Monique Melis, Managing Director and Global Head of Regulatory Consulting at Kinetic Partners, commented:
“2014 saw a significant spike in the severity of financial penalties virtually across the board, as regulators have been getting tougher on both firms and individuals. However, the averages only tell part of the story as they have been pushed up by a relatively small number of historic fines, mainly relating to Libor and Forex manipulation. We are now entering an era of regulatory enforcement in which the ‘new normal’ consists of exceptionally severe penalties and a growing focus on individual bad actors, the aim of which is to impact and change the culture of firms.”

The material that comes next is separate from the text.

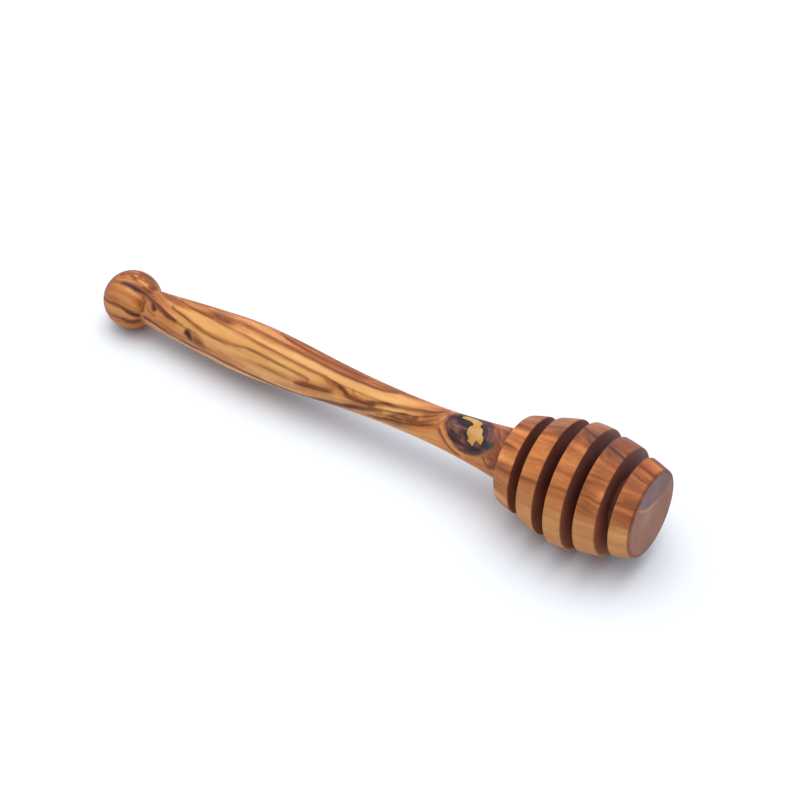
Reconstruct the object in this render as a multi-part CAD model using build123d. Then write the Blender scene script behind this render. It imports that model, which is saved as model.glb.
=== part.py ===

Julian Korek, Head of Compliance and Regulatory Consulting at Kinetic Partners, added:
“Actions against individuals are likely to play an increasingly integral role in regulators’ efforts to deter bad behaviour. Such sanctions are an undeniably powerful deterrent as, unlike financial penalties imposed on firms, they cannot be written off as a business cost. Regulatory leadership in the UK recognises that an organisation’s senior management is not necessarily able to police staff at all levels, so holding the bad actors themselves accountable is a step towards influencing institutional culture in the right direction. However, there is also a real risk that the targeting of individuals could reduce the attractiveness of financial services as a career. As always, it is a balance that regulators need to strike.”